## Exercise prompt
Quote verbatim everything from the line containing "Write the FreeCAD" down to the line containing "arrow_centre_z = -18.6", with both of those lines included and no others.

## Data
/---
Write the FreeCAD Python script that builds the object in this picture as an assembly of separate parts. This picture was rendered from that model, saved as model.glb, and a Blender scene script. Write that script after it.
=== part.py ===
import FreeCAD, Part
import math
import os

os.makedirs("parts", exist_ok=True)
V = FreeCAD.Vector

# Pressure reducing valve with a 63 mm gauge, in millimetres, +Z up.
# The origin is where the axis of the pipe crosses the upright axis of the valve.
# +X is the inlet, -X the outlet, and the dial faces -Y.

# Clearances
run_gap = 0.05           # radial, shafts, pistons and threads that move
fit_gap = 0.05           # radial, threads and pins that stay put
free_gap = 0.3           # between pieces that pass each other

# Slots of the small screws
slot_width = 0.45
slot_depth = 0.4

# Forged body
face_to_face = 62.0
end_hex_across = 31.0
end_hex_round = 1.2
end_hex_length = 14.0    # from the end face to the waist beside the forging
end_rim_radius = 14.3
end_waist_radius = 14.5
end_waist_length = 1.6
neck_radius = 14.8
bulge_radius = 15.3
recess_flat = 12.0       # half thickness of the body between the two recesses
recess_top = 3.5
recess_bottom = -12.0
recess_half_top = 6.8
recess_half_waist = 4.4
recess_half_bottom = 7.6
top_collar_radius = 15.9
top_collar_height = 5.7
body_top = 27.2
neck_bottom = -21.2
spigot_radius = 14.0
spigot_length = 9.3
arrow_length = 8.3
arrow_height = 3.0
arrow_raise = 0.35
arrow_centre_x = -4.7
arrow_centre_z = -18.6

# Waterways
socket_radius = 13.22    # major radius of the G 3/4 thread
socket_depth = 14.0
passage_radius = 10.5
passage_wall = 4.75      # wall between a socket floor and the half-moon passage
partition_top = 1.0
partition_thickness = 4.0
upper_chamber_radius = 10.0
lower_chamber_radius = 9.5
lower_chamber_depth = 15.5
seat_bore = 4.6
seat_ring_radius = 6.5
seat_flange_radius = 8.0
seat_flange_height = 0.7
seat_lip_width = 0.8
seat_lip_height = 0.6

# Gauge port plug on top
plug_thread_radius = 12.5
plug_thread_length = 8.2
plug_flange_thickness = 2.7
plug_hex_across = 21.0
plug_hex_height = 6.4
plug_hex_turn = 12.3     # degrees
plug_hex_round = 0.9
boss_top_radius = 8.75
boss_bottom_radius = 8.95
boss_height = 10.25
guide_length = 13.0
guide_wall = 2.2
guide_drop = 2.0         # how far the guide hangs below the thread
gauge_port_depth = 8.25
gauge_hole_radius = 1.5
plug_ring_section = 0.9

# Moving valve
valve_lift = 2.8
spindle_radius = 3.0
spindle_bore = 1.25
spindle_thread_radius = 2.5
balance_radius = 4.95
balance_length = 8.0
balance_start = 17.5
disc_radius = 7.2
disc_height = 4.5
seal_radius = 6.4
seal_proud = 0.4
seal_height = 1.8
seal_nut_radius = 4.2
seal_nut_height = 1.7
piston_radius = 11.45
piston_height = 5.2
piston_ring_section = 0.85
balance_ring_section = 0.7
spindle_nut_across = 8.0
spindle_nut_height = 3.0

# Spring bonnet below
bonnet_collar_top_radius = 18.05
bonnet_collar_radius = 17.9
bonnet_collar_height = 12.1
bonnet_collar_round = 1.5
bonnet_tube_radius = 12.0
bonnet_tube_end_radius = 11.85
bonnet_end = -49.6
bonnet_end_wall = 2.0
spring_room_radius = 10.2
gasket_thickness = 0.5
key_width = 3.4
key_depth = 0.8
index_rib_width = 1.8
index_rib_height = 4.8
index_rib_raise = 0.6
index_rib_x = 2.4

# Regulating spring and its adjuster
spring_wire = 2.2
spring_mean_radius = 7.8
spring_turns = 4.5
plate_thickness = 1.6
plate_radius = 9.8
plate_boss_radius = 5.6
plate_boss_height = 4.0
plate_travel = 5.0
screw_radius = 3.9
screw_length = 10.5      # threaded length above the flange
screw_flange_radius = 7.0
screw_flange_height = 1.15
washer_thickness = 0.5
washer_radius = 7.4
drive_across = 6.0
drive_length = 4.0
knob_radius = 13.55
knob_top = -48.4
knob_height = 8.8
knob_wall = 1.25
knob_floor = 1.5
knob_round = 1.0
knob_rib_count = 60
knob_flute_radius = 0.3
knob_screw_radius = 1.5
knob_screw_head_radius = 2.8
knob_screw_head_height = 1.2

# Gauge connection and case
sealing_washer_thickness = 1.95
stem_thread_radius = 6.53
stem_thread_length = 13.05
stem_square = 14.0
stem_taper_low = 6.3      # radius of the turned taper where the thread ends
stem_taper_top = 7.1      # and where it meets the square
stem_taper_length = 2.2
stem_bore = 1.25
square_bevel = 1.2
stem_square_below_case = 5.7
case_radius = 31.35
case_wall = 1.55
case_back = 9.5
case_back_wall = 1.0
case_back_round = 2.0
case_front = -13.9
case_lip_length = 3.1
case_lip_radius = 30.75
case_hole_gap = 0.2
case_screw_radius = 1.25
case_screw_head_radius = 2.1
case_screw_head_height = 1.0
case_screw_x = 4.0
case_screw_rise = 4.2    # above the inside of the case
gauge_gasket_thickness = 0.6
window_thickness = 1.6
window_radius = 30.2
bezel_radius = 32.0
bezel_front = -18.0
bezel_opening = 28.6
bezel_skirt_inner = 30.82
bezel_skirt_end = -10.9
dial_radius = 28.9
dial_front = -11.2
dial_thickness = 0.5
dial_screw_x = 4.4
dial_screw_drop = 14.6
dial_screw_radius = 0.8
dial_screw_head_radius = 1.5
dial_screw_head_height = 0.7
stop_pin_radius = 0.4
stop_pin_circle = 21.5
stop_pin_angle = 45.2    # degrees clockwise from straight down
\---
/---
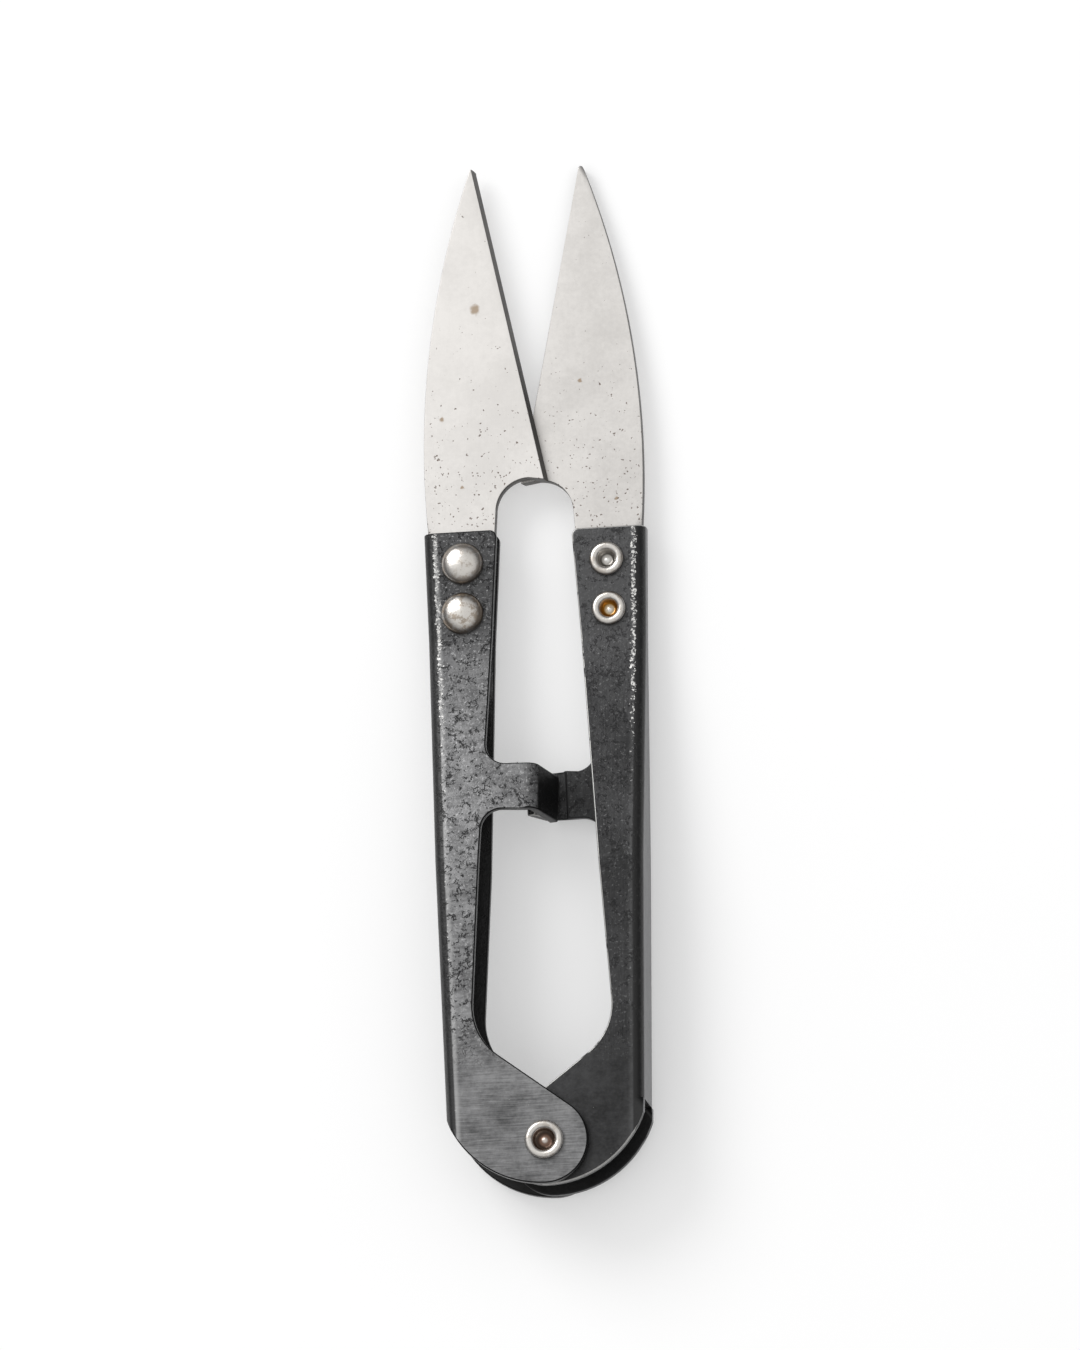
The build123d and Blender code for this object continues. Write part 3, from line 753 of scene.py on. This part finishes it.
\---
/---
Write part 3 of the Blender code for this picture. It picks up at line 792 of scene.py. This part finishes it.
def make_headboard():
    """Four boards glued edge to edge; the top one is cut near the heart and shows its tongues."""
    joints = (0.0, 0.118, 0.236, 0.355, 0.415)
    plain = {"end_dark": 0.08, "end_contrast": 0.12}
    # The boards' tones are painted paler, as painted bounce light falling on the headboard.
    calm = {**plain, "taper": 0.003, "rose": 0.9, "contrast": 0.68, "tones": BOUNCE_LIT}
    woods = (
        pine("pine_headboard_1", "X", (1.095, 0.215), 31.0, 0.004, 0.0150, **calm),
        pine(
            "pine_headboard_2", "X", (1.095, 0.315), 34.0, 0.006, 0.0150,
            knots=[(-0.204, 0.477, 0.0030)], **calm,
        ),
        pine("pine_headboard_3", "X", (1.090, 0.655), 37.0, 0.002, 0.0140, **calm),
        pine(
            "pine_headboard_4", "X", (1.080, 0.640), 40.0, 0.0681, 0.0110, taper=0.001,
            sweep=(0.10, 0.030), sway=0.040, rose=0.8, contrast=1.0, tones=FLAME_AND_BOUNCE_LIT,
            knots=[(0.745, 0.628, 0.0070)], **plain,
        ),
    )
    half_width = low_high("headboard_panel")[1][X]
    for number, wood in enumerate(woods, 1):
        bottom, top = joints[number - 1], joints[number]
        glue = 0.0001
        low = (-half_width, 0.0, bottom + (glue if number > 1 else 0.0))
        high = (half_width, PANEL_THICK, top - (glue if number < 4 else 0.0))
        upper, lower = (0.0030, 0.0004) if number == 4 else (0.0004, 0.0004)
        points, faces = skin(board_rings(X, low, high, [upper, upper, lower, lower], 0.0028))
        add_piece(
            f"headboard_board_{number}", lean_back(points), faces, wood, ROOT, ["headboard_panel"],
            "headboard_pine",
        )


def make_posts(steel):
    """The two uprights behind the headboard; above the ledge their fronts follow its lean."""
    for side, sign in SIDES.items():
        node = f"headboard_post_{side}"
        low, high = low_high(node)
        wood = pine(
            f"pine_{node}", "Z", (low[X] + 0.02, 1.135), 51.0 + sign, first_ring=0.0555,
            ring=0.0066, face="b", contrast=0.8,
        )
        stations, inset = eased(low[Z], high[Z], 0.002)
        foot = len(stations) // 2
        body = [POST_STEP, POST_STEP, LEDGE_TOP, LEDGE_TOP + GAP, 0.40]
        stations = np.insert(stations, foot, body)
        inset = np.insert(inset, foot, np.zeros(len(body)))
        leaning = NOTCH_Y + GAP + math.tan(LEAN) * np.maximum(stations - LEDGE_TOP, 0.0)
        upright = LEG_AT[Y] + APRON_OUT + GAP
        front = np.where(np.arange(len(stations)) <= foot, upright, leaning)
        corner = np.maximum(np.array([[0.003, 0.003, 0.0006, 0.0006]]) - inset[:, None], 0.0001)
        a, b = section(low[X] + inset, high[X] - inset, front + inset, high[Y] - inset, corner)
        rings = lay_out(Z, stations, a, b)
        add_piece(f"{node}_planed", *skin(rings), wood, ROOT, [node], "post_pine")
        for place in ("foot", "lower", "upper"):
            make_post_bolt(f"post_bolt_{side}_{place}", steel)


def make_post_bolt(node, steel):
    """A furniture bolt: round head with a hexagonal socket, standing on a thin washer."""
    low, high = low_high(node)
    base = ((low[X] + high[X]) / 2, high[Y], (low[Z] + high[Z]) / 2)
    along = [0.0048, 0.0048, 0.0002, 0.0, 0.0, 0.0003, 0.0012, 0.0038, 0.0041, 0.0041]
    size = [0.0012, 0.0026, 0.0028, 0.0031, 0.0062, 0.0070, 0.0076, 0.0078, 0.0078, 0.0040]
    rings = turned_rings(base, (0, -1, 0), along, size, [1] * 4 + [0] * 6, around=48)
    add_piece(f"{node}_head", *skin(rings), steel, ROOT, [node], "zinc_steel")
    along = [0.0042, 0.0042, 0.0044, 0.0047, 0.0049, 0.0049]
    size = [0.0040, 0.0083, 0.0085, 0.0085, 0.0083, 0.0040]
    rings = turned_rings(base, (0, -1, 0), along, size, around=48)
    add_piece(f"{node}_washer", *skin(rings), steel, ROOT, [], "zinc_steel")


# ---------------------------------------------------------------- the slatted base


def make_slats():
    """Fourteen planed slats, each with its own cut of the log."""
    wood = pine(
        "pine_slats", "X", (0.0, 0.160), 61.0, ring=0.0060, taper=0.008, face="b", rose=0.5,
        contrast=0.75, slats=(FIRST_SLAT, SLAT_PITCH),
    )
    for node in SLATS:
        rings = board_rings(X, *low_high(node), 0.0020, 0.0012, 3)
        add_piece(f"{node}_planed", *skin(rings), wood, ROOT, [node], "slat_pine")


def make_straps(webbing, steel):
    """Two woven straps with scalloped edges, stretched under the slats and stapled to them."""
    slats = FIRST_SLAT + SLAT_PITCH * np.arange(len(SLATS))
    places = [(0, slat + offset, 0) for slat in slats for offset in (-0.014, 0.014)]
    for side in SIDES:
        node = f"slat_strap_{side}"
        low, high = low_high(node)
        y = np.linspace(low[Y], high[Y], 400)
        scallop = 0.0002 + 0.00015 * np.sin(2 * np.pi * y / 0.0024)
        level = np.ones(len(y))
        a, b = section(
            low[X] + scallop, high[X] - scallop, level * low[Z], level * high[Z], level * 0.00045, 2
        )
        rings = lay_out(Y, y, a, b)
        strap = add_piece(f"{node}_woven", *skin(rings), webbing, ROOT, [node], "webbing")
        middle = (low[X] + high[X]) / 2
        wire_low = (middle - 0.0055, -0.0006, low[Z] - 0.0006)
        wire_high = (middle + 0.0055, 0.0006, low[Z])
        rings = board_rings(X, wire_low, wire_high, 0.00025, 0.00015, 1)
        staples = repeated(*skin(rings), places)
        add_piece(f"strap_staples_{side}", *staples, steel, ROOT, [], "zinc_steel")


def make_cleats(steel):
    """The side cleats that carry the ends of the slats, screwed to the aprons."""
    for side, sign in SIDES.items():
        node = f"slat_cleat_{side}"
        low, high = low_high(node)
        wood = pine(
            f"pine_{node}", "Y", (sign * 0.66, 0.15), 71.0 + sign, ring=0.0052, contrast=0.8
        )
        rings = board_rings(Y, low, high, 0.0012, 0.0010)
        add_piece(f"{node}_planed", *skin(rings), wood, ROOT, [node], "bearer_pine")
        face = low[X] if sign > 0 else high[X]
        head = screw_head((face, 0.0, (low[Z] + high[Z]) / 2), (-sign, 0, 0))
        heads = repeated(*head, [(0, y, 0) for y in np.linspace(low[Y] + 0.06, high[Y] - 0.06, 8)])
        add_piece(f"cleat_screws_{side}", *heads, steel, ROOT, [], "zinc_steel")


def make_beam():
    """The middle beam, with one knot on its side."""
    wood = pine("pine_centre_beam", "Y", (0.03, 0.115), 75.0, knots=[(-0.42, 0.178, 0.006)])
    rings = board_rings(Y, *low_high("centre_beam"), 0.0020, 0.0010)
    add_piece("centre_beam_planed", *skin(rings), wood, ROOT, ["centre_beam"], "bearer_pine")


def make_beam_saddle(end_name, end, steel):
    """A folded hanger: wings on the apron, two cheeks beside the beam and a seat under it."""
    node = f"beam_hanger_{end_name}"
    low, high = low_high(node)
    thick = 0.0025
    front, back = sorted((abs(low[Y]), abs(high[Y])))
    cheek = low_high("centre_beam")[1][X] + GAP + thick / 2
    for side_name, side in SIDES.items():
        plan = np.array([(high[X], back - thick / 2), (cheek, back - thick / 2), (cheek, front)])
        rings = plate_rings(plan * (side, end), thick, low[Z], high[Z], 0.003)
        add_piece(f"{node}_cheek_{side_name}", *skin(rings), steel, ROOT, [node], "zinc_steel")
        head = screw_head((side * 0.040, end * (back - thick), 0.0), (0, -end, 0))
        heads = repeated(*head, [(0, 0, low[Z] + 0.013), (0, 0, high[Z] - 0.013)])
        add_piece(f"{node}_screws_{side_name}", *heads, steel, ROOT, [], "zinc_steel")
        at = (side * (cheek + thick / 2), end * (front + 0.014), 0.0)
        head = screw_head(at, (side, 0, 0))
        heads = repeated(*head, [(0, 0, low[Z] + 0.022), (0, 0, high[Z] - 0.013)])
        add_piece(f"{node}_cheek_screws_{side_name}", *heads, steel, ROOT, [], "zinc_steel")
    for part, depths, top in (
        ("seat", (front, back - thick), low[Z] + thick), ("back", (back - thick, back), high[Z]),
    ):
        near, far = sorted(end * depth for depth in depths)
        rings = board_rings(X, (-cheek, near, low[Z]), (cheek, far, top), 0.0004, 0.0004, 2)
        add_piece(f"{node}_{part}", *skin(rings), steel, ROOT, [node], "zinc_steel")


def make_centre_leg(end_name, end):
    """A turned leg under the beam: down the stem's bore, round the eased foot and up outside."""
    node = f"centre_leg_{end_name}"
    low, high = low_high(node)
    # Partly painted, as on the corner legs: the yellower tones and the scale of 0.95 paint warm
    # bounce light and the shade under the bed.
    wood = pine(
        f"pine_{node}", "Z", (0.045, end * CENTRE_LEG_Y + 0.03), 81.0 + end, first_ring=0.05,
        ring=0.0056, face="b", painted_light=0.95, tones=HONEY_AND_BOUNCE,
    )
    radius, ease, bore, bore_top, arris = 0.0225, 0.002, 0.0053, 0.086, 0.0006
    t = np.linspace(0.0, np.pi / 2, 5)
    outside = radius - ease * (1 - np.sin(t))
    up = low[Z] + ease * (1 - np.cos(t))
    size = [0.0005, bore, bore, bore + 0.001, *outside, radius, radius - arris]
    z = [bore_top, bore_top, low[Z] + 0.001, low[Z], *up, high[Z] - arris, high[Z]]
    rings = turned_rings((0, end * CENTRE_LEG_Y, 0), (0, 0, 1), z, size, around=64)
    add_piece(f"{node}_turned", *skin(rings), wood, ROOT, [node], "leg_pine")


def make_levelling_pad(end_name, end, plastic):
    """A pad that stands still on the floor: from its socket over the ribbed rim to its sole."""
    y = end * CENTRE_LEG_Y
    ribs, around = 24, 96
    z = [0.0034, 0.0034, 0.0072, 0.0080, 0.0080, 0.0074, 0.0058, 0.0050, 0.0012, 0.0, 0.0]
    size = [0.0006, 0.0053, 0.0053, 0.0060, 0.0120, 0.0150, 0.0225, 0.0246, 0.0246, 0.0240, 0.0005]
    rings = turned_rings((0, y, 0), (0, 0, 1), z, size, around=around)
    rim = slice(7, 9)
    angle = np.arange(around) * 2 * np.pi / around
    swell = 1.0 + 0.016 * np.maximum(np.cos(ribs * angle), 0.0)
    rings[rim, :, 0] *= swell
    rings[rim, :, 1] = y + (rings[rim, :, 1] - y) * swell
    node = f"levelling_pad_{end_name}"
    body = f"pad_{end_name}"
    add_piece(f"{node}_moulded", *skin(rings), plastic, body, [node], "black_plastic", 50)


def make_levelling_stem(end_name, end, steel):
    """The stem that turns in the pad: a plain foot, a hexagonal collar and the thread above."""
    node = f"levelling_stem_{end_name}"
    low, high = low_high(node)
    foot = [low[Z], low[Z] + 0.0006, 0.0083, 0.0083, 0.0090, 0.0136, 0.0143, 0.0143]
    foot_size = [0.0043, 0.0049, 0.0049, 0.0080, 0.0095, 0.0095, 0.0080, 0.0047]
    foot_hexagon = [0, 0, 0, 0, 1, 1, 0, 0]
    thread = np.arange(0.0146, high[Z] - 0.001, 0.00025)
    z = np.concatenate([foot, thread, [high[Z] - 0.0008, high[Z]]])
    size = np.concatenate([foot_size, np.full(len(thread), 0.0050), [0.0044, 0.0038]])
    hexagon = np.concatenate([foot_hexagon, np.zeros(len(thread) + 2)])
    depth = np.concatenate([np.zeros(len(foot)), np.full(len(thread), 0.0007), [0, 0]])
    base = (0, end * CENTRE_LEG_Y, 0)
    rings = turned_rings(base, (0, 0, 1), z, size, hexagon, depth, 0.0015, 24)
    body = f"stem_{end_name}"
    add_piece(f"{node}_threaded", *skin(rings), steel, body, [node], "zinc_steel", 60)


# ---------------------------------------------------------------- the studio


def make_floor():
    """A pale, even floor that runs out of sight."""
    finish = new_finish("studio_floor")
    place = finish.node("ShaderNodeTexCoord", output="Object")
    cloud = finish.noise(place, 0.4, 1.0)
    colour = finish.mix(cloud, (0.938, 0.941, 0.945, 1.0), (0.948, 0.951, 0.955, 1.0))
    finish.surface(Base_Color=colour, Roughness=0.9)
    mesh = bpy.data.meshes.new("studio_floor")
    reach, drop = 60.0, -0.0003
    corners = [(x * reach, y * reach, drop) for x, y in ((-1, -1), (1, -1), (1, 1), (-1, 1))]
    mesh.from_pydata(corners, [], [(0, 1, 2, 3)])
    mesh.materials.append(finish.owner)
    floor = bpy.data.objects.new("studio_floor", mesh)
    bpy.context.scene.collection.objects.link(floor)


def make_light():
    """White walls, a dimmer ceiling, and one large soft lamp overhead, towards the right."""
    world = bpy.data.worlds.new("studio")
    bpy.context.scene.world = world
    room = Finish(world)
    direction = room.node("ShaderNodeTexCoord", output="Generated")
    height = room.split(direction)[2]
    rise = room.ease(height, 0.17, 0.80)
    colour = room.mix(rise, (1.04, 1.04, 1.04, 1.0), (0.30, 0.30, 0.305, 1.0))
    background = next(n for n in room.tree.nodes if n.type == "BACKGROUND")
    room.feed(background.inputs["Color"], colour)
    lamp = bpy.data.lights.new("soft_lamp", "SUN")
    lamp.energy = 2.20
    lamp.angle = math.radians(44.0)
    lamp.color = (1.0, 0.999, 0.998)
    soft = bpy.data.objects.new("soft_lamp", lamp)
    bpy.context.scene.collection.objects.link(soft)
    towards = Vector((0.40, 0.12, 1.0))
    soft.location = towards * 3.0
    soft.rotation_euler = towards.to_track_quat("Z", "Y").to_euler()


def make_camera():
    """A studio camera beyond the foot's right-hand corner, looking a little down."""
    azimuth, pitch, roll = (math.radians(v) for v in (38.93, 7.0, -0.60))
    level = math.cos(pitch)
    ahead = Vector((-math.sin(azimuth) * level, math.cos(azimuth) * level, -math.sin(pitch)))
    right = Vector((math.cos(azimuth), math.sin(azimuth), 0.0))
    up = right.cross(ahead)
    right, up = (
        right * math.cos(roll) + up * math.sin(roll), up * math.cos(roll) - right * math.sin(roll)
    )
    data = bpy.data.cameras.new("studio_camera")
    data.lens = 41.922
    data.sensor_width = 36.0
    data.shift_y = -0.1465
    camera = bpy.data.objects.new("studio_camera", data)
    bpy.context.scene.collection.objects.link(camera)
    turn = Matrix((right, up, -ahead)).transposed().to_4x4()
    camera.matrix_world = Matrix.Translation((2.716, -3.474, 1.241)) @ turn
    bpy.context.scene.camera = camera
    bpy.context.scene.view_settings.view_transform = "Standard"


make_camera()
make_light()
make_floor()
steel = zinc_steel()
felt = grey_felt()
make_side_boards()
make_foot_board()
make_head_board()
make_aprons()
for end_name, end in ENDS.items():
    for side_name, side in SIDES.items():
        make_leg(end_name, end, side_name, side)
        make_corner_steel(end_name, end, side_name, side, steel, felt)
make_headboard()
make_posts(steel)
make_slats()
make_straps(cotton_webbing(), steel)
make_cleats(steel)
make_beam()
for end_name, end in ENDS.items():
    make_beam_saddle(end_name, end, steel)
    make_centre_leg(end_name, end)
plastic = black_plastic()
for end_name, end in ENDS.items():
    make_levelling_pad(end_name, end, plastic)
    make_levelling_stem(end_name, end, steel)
\---
## Output
Write the FreeCAD Python script that builds the object in this picture as an assembly of separate parts. This picture was rendered from that model, saved as model.glb, and a Blender scene script. Write that script after it.
=== part.py ===
import FreeCAD, Part
import math
import os

os.makedirs("parts", exist_ok=True)
V = FreeCAD.Vector

# Pressure reducing valve with a 63 mm gauge, in millimetres, +Z up.
# The origin is where the axis of the pipe crosses the upright axis of the valve.
# +X is the inlet, -X the outlet, and the dial faces -Y.

# Clearances
run_gap = 0.05           # radial, shafts, pistons and threads that move
fit_gap = 0.05           # radial, threads and pins that stay put
free_gap = 0.3           # between pieces that pass each other

# Slots of the small screws
slot_width = 0.45
slot_depth = 0.4

# Forged body
face_to_face = 62.0
end_hex_across = 31.0
end_hex_round = 1.2
end_hex_length = 14.0    # from the end face to the waist beside the forging
end_rim_radius = 14.3
end_waist_radius = 14.5
end_waist_length = 1.6
neck_radius = 14.8
bulge_radius = 15.3
recess_flat = 12.0       # half thickness of the body between the two recesses
recess_top = 3.5
recess_bottom = -12.0
recess_half_top = 6.8
recess_half_waist = 4.4
recess_half_bottom = 7.6
top_collar_radius = 15.9
top_collar_height = 5.7
body_top = 27.2
neck_bottom = -21.2
spigot_radius = 14.0
spigot_length = 9.3
arrow_length = 8.3
arrow_height = 3.0
arrow_raise = 0.35
arrow_centre_x = -4.7
arrow_centre_z = -18.6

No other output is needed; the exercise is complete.